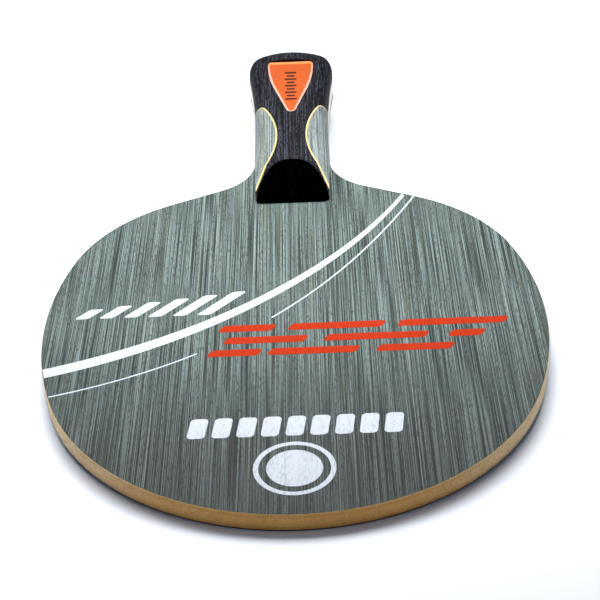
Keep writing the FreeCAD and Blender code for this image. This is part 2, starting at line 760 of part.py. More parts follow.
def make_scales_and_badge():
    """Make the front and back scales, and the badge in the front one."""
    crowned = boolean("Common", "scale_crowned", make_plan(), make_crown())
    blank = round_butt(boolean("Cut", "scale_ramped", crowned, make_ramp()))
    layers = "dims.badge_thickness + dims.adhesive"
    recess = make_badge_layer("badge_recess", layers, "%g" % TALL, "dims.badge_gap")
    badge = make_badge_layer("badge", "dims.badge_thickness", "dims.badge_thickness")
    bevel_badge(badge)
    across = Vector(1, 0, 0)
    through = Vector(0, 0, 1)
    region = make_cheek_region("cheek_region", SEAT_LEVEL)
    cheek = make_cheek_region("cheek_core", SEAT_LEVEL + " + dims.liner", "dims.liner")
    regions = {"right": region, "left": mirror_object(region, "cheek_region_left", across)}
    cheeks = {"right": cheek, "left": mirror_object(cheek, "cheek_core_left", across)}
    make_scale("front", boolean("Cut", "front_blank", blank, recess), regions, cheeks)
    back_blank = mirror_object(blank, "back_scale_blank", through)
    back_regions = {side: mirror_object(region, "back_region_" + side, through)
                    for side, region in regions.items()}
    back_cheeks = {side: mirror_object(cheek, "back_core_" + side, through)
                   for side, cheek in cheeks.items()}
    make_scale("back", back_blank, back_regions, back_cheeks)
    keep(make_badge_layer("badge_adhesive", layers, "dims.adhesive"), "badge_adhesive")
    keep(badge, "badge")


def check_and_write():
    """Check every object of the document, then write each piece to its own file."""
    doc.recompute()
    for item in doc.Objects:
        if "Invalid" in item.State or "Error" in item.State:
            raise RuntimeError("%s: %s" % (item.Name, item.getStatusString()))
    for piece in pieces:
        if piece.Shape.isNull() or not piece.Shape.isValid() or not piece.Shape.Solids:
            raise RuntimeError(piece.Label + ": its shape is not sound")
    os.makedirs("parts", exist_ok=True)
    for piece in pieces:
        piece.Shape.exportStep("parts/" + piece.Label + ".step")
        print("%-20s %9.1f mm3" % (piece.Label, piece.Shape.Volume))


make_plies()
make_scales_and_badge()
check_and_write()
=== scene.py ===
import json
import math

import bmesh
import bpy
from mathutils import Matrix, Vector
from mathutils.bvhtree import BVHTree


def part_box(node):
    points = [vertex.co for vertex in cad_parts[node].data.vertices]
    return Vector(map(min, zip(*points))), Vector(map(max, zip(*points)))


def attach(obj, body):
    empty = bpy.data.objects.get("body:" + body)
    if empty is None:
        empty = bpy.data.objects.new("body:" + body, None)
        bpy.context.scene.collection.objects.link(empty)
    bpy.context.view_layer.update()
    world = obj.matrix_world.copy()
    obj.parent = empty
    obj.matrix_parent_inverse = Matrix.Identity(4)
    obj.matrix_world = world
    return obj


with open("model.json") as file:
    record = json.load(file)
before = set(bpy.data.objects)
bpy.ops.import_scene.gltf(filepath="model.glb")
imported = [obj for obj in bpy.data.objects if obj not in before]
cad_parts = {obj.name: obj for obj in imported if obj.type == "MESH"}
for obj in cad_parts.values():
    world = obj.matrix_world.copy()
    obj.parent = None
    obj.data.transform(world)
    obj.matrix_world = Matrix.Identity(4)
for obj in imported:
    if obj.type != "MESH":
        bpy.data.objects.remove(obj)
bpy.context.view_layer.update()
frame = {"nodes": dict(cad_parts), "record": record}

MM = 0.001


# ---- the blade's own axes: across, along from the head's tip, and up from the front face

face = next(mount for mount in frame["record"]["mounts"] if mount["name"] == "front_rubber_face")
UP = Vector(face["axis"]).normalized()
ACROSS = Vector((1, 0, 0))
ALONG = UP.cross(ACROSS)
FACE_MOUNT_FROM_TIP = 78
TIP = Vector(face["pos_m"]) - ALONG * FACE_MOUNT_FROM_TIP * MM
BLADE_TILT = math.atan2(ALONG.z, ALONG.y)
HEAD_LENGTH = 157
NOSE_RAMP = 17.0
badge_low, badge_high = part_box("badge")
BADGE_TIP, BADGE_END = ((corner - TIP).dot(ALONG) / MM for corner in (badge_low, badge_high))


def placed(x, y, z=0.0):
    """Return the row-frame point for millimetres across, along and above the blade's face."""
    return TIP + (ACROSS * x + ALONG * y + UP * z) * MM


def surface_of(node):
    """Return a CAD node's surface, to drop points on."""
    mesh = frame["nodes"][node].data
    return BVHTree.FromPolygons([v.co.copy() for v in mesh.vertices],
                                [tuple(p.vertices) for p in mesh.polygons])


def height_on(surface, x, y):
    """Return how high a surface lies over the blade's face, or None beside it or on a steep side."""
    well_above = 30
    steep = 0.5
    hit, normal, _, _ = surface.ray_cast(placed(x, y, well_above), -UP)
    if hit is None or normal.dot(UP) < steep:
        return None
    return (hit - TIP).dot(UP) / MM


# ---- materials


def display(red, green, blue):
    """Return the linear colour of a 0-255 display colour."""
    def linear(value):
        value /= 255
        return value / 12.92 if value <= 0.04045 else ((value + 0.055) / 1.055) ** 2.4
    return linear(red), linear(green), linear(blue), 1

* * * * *

Problem requirements
Repeat exactly the lines running from the one with "points = [vertex.co" through the one with "return TIP +", both included.

Finished exercise
    points = [vertex.co for vertex in cad_parts[node].data.vertices]
    return Vector(map(min, zip(*points))), Vector(map(max, zip(*points)))


def attach(obj, body):
    empty = bpy.data.objects.get("body:" + body)
    if empty is None:
        empty = bpy.data.objects.new("body:" + body, None)
        bpy.context.scene.collection.objects.link(empty)
    bpy.context.view_layer.update()
    world = obj.matrix_world.copy()
    obj.parent = empty
    obj.matrix_parent_inverse = Matrix.Identity(4)
    obj.matrix_world = world
    return obj


with open("model.json") as file:
    record = json.load(file)
before = set(bpy.data.objects)
bpy.ops.import_scene.gltf(filepath="model.glb")
imported = [obj for obj in bpy.data.objects if obj not in before]
cad_parts = {obj.name: obj for obj in imported if obj.type == "MESH"}
for obj in cad_parts.values():
    world = obj.matrix_world.copy()
    obj.parent = None
    obj.data.transform(world)
    obj.matrix_world = Matrix.Identity(4)
for obj in imported:
    if obj.type != "MESH":
        bpy.data.objects.remove(obj)
bpy.context.view_layer.update()
frame = {"nodes": dict(cad_parts), "record": record}

MM = 0.001


# ---- the blade's own axes: across, along from the head's tip, and up from the front face

face = next(mount for mount in frame["record"]["mounts"] if mount["name"] == "front_rubber_face")
UP = Vector(face["axis"]).normalized()
ACROSS = Vector((1, 0, 0))
ALONG = UP.cross(ACROSS)
FACE_MOUNT_FROM_TIP = 78
TIP = Vector(face["pos_m"]) - ALONG * FACE_MOUNT_FROM_TIP * MM
BLADE_TILT = math.atan2(ALONG.z, ALONG.y)
HEAD_LENGTH = 157
NOSE_RAMP = 17.0
badge_low, badge_high = part_box("badge")
BADGE_TIP, BADGE_END = ((corner - TIP).dot(ALONG) / MM for corner in (badge_low, badge_high))


def placed(x, y, z=0.0):
    """Return the row-frame point for millimetres across, along and above the blade's face."""
    return TIP + (ACROSS * x + ALONG * y + UP * z) * MM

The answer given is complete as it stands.